23
de maio de 2015 | N° 18171
CLÁUDIA
LAITANO
O circo e o
shopping
A
lona colorida que abrigava a maioria das atividades da Jornada Nacional de
Literatura de Passo Fundo – até ser substituída, em 2013, por um anódino
pavilhão branco, mais barato – guardava a memória da origem provinciana e
periférica do evento. Simples e resiliente, como costumam ser os circos que vão
até os lugares aonde os musicais da Cláudia Raia não chegam, a Jornada nasceu
sem frescura, sem área VIP, sem joias balançando na primeira fila da plateia.
Seu
público, formado basicamente por professoras e estudantes – satisfeitos pelo
simples fato de estarem ali, saindo da rotina –, nunca se importou muito com o
barro nos sapatos ou as eventuais goteiras. O único luxo do Circo das Letras,
sabia-se, era o time de autores de primeira linha que conseguia atrair para
Passo Fundo. E mesmo os escritores não eram tratados a suíte presidencial e
champanha. Fosse o convidado um autor em início de carreira ou um velho
intelectual francês, comiam todos no mesmo bufezão.
Simples,
barulhenta, nem sempre muito propícia aos debates literários mais eruditos, a
Jornada era a cara do Brasil – não como ele é hoje ou como gostaria de ser
quando sonhava com índices chineses de crescimento, mas como poderia ter sido
se tivesse juízo.
1)
Por ter nascido fora da tutela do Estado, a partir da iniciativa de escritores
gaúchos e professores da UPF movidos pelo saudável espírito republicano de
chamar para si a responsabilidade de agir pela comunidade, em vez de apenas
esperar que papai (ou mamãe) governo tome todas as providências.
2)
Pela opção acertada de dar prioridade para a formação de leitores na escola,
porque é ali que as mudanças realmente acontecem.
3)
Por valorizar o professor e entender a conexão profunda entre educação de
qualidade e cultura. A Jornada era o evento de um Brasil que conhece seus
limites e sabe por onde o trabalho tem que começar.
Infelizmente,
a lógica que deu origem ao encontro, em 1981, no comecinho da redemocratização,
não foi a que prevaleceu no país. De forma especialmente aguda nos últimos
anos, a mentalidade que tomou conta do Brasil foi a de associar progresso a
consumo.
A
classe C está comprando TV de tela plana e smartphone? Então estamos bem. As
escolas públicas estão caindo aos pedaços? Bom, amanhã a gente pensa nisso.

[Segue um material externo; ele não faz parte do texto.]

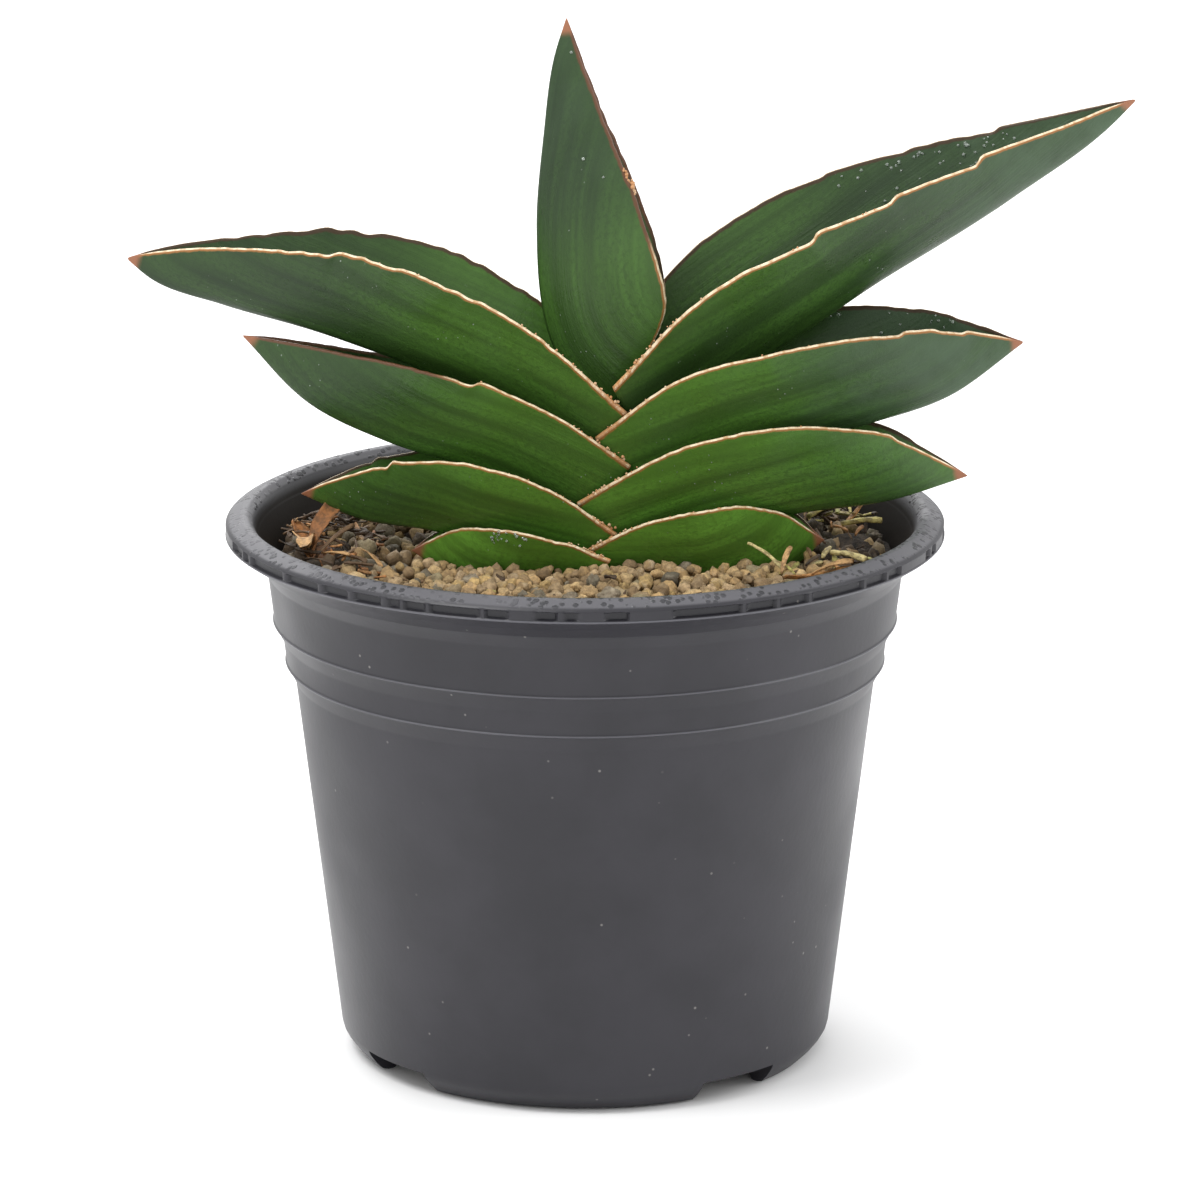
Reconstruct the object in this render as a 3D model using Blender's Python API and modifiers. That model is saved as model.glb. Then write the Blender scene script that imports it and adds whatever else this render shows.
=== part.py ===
"""A dwarf snake plant in a plastic nursery pot.

Blender 4.5, metres, +Z up.  The origin is the centre of the pot's underside.  The leaves stand in two
ranks, to the left (-X) and to the right (+X), and the front of the plant faces -Y.  Lists of points are
in millimetres and are turned into metres by MM.
"""

import math
from dataclasses import dataclass

import bmesh
import bpy
import numpy as np
from mathutils import Euler, Matrix, Vector, noise

MM = 0.001
GAP = 0.3 * MM  # clearance between pieces that touch
COLLECTION = "potted_snake_plant"

# ---- Pot -------------------------------------------------------------------------------------------
POT_HEIGHT = 92.0 * MM
RIM_RADIUS = 60.0 * MM
RIM_SKIRT = 3.0 * MM  # height of the rim's upright outer edge
RIM_FLARE = 6.0 * MM  # height of the slope under the rim's outer edge
LIP_WIDTH = 4.6 * MM  # from the rim's outer edge to its inner edge
LIP_DROP = 1.0 * MM  # how far the rim falls towards its inner edge
RIM_OVERHANG = 6.9 * MM  # from the body's outside, just below the rim, to the rim's outer edge
WALL = 1.0 * MM
BAND_ONE_HEIGHT = 8.4 * MM  # upper stacking band
BAND_TWO_HEIGHT = 4.1 * MM  # lower stacking band
BAND_STEP = 1.5 * MM  # how far the body steps in under each band
BAND_SLOPE = 3.0 * MM  # height over which it steps in
BODY_TAPER = 0.121  # radius lost for each unit of height
BASE_CORNER = 3.6 * MM
FOOT_WIDTH = 2.6 * MM
FLOOR_RISE = 2.4 * MM
FLOOR_SLOPE = 1.5 * MM
PAD_RADIUS = 12.0 * MM
DRAIN_COUNT = 4
DRAIN_START = math.radians(-51.0)  # measured from the front, positive towards +X
DRAIN_WIDTH = 15.0 * MM
DRAIN_DEPTH = 9.0 * MM  # how far each drain reaches in from the body's outside
DRAIN_HEIGHT = 4.0 * MM
POT_SIDES = 56

# ---- Soil and top dressing -------------------------------------------------------------------------
FILL_DROP = 7.5 * MM  # from the rim's top down to the gravel
GRAVEL_DEPTH = 10.0 * MM
GRAVEL_GRAIN = 5.0 * MM
GRAVEL_BUMP = 0.5 * MM
GRAVEL_RINGS = 7
FILL_SIDES = 36
SEED = 11.0

# ---- Plant -----------------------------------------------------------------------------------------
CROWN_X = 4.0 * MM  # the crown stands a little to the right of the pot's axis
CROWN_RADIUS = 5.5 * MM
CROWN_FLATNESS = 0.5  # thickness over width
CROWN_ABOVE = 25.0 * MM  # height of the crown's tip over the gravel
CROWN_BELOW = 20.0 * MM
SOCKET_RADIUS = 9.0 * MM  # the hole that the leaf bases fill in the gravel
ROOT_COUNT = 6
ROOT_RADIUS = 1.8 * MM
ROOT_SPREAD = 27.0 * MM
ROOT_DROP = 40.0 * MM
KEEL_THICKNESS = 3.6 * MM
MARGIN_THICKNESS = 1.1 * MM
CHANNEL_POWER = 1.45  # 1 is a sharp V, 2 is a round channel
STATIONS = 13
FLANK_POINTS = 3  # section points from the keel to one margin
WIDEST = 0.42  # fraction of the length where a leaf is widest
TIP_POWER = 1.3  # how quickly a leaf narrows to its tip
LAST_STATION = 0.985

LEFT, RIGHT = -1, 1


@dataclass
class Leaf:
    """One channelled leaf.

    keel and margins are its two lines in side view, from the base to a shared tip, as (distance from the
    pot's axis, height above the gravel) in millimetres.  Half widths are in millimetres too.
    """

    name: str
    side: int
    keel: tuple
    margins: tuple
    half_width: float = 11.0
    base_half_width: float = 5.2
    base_roll: float = 0.0  # degrees, positive lifts the far margin
    tip_roll: float = 0.0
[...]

Nesse Brasil do autoengano e da “gourmetização”, o evento literário mais
badalado é a Flip, que tem cenário de cartão-postal e público AA, e não a
Jornada, que está mais para quermesse de escola pública do que para casamento
da Preta Gil.
O
Brasil claramente escolheu o shopping como espaço sagrado, e não a escola. Ali
onde deveriam ser formados brasileiros capazes de pensar, trabalhar e viver em
grupo, há apenas vazio moral e desprestígio. Quis o destino (ou Eduardo
“Ricardo III” da Cunha) que o cancelamento da Jornada fosse anunciado no mesmo
dia em que o plenário da Câmara deu aval ao projeto de construção de um
shopping para os deputados – que, vejam só, deve custar aos cofres públicos
algumas centenas de Jornadas. E ainda dizem que o Brasil não é coerente.